[150] See the amusing scene of the gourmand Canon Sedillo and Dr. Sangrado, who had been called in to the gouty and fever-stricken patient: “‘Pray, what is your ordinary diet?’ [asks the physician.] ‘My usual food,’ replied the Canon, ‘is broth and juicy meat.’ ‘Broth and juicy meat!’ cried the doctor, alarmed. ‘I do not wonder to find you sick; such dainty dishes are poisoned pleasures and snares that luxury spreads for mankind, so as to ruin them the more effectually.... What an irregularity is here! what a frightful regimen! You ought to have been dead long ago. How old are you, pray?’ ‘I am in my sixty-ninth year,’ replied the Canon. ‘Exactly,’ said the physician; ‘an early old age is always the fruits of intemperance. If you had drunk nothing else than pure water all your life, and had been satisfied with simple nourishment—such as boiled apples, for example—you would not now be tormented with the gout, and all your limbs would perform their functions with ease. I do not despair, however, of setting you to rights, provided that you be wholly resigned to my directions.’” (Adventures of Gil Blas, ii., 2.) We may comment upon the satire of the novelist (for so it was intended), that irony or sarcasm is a legitimate and powerful weapon when directed against falsehood; that there was, and is, only too much in the practice and principles of the profession open to ridicule; but that the attempted ridicule of the better living does not redound to the penetration or good sense of the satirist.

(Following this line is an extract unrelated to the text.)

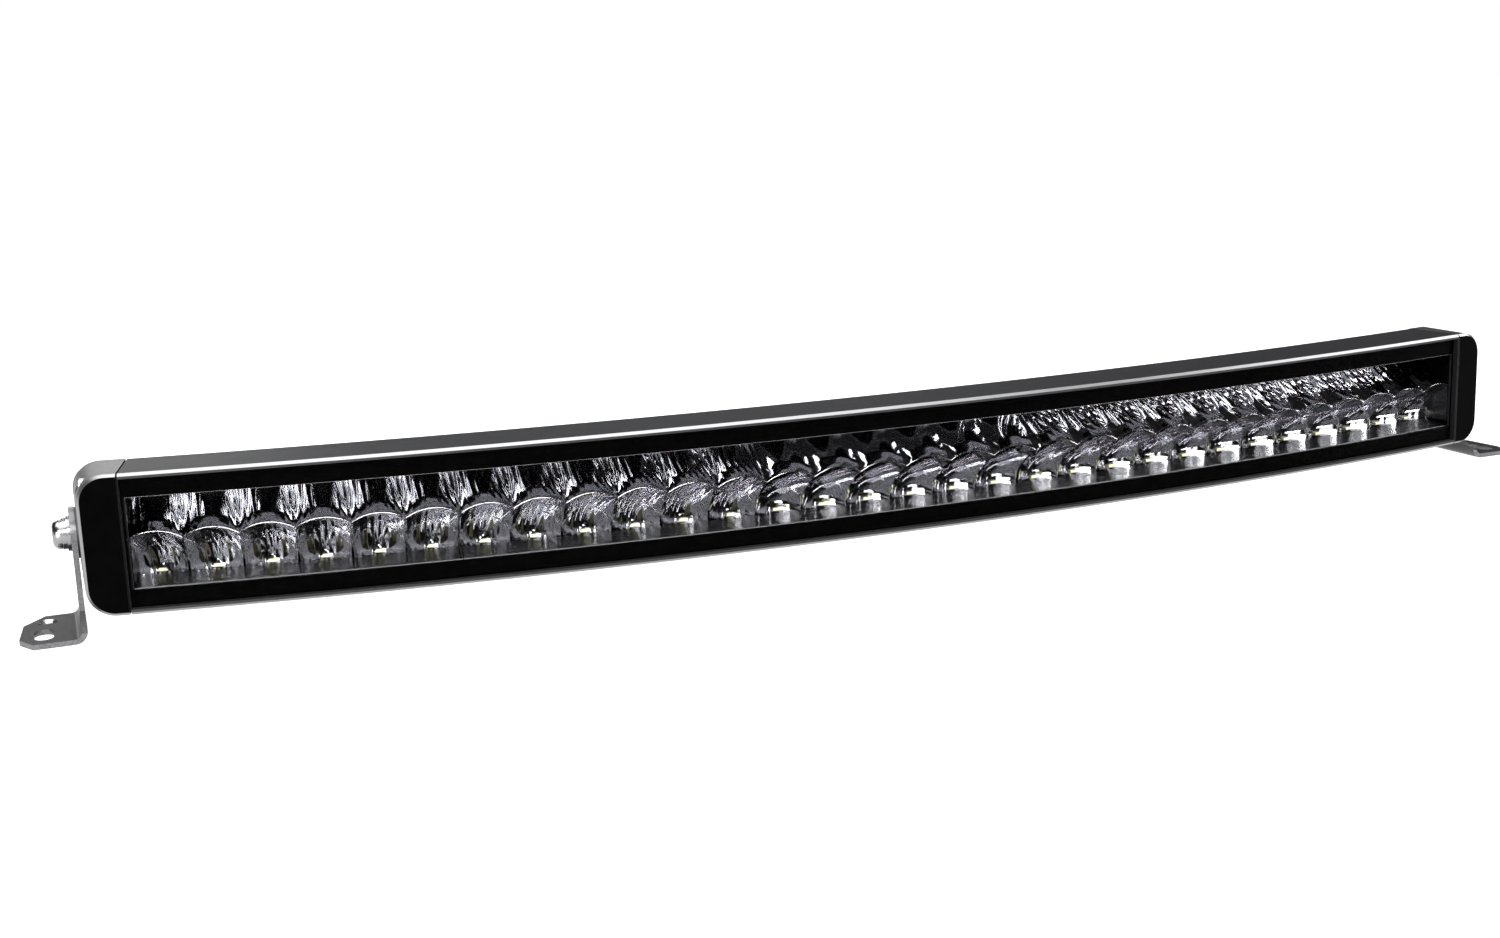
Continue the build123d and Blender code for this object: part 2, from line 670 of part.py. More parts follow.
# ---------------------------------------------------------------- export
def export_parts():
    os.makedirs("parts", exist_ok=True)
    dome = dome_cut()
    cell_runs = [cell_run(index) for index in range(CELLS)]
    modules = range(MODULES)
    screw_runs = [run for index in modules for run in module_screw_runs(index)]

    save("housing", housing())
    cap = end_cap_right()
    save("right_end_cap", cap)
    save("left_end_cap", cap.mirror(Plane.YZ))
    for name, side in SIDES.items():
        save(f"{name}_end_gasket", end_cap_gasket(side))
        save(f"{name}_end_plate", end_plate(side))
    screws = [cap_screw(side, *port) for side in SIDES.values() for port in PORTS]
    save("end_cap_screws", *screws)

    save("front_lens", front_lens())
    save("lens_mask", lens_mask())
    save("lens_seal", lens_seal())

    for index in modules:
        save(f"reflector_{index + 1}", reflector(index, dome))
        save(f"led_board_{index + 1}", led_board(index))
        save(f"shelf_{index + 1}", shelf(index))
    save("led_bodies", *[led_body(run) for run in cell_runs])
    save("led_phosphors", *[led_phosphor(run) for run in cell_runs])
    save("thermal_pads", *[thermal_pad(index) for index in modules])
    save("board_rail", board_rail())
    rail_screws = [wall_screw(module_run(index), 30.58, RAIL_SCREW_HEIGHT) for index in modules]
    save("rail_screws", *rail_screws)
    save("module_screws", *[module_screw(run) for run in screw_runs])
    save("board_links", *[board_link(index) for index in range(MODULES - 1)])

    save("driver_board", driver_board())
    save("driver_pad", driver_pad())
    driver_screws = [wall_screw(run, 30.98, DRIVER_SCREW_HEIGHT) for run in DRIVER_SCREW_RUNS]
    save("driver_screws", *driver_screws)
    save("driver_chokes", choke(-260), choke(-225), choke(-175))
    save("driver_capacitors", *[capacitor(run) for run in (-276, -243, -208, -192, -158)])
    chips = [on_driver(run, 6.0, 6.6, 2.4, 10.2) for run in (-234, -184, -148)]
    chips.append(on_driver(-130, 4.0, 8.0, 1.6, 8.0))
    save("driver_chips", *chips)
    save("terminal_block", on_driver(DRIVER_START + 5.0, FITTING_HEIGHT, 7.0, 7.5, 8.5))
    save("power_leads", power_lead(-1.3), power_lead(1.3))
    save("feed_leads", feed_lead(-1.5), feed_lead(1.5))

    save("cable_gland_body", gland_body())
    save("cable_gland_seal", gland_seal())
    save("cable_gland_nut", gland_nut())
    save("cable_gland_locknut", gland_locknut())
    save("breather_vent", breather_vent())

    bracket = bracket_right()
    for name, side in SIDES.items():
        save(f"{name}_bracket", mirror_for(side, bracket))
        save(f"{name}_pivot_pad", mirror_for(side, pivot_pad()))
        save(f"{name}_plain_washer", mirror_for(side, plain_washer()))
        save(f"{name}_thread_insert", mirror_for(side, thread_insert()))
    save("right_spring_washer", spring_washer())
    save("left_spring_washer", turned(spring_washer()))
    save("right_pivot_bolt", pivot_bolt())
    save("left_pivot_bolt", turned(pivot_bolt()))


export_parts()
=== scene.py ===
import json
import math

import bpy
import numpy as np
from mathutils import Matrix, Vector


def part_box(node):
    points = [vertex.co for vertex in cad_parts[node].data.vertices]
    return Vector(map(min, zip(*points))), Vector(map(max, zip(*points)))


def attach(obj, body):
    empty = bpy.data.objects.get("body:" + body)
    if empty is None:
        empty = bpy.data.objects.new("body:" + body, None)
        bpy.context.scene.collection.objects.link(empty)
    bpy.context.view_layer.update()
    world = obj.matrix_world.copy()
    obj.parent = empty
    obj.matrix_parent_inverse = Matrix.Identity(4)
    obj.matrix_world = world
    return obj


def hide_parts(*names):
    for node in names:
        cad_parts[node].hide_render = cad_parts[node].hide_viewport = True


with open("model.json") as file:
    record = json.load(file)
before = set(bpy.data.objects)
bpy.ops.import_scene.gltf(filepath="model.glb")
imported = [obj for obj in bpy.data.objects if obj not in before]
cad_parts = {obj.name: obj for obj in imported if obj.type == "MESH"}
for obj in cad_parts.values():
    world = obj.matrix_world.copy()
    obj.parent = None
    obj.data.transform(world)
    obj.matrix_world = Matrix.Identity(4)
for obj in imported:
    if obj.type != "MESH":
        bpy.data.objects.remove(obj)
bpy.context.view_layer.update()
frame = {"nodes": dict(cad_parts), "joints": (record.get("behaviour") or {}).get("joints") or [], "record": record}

# Sizes are in millimetres, unless a comment says otherwise. A place on the bar is a run along the
# front face's arc, a depth in from the face and a height above the middle of the housing.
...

[151] Compare the similar thoughts of the Latin poet, Metam. xv.

[152] Autumn. Read the verses which immediately follow, describing, with profound pathos, the sufferings and anguish of the hunted Deer and Hare.

[153] Summer.

[154] Observations on Man, II., 3.

[155] Quam vehementes haberent tirunculi impetus primos ad optima quæque si quis exhortaretur, si quis impelleret! The general failure Seneca traces partly to the fault of the schoolmasters, who prefer to instil into the minds of their pupils a knowledge of words rather than of things—of dialectics rather than of dietetics (nos docent disputare non vivere), and partly to the fault of parents who expect a head in place of a heart training. (See Letters to Lucilius, cviii.) Quis doctores docebit?

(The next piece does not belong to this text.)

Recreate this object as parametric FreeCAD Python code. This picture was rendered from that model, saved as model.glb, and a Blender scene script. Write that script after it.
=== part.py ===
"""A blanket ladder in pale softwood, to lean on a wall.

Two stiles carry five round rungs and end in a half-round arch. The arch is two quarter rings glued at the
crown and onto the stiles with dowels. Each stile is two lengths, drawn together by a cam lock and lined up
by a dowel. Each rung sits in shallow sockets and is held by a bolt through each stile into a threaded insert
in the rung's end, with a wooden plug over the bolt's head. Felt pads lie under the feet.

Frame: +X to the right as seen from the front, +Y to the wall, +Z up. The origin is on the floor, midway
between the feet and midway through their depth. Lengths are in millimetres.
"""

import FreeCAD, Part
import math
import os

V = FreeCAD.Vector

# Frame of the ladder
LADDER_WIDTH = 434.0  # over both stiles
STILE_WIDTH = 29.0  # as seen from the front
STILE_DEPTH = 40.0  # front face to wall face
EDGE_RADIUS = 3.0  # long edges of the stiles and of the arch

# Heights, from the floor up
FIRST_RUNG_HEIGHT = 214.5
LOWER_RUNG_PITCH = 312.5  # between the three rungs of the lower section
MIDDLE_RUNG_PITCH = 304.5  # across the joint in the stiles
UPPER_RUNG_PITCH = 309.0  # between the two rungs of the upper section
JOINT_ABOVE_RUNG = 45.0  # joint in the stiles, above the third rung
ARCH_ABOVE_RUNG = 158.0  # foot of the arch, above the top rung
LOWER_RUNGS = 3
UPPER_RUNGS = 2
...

[156] An instance of the common confusion of thought and logic. The too obvious fact that a large proportion of animals are carnivorous neither proves nor justifies the carnivorousness of the human species. The real question is, is the human race originally frugivorous or carnivorous? Is it allied to the Tiger or to the Ape?

[157] “Who is this female personification ‘Nature’? What are ‘her principles,’ and where does she reside?” asks Ritson quoting this passage.

[158] The World. No. 190, as quoted by Ritson.

[159] Persian poets of the tenth and thirteenth centuries of our era.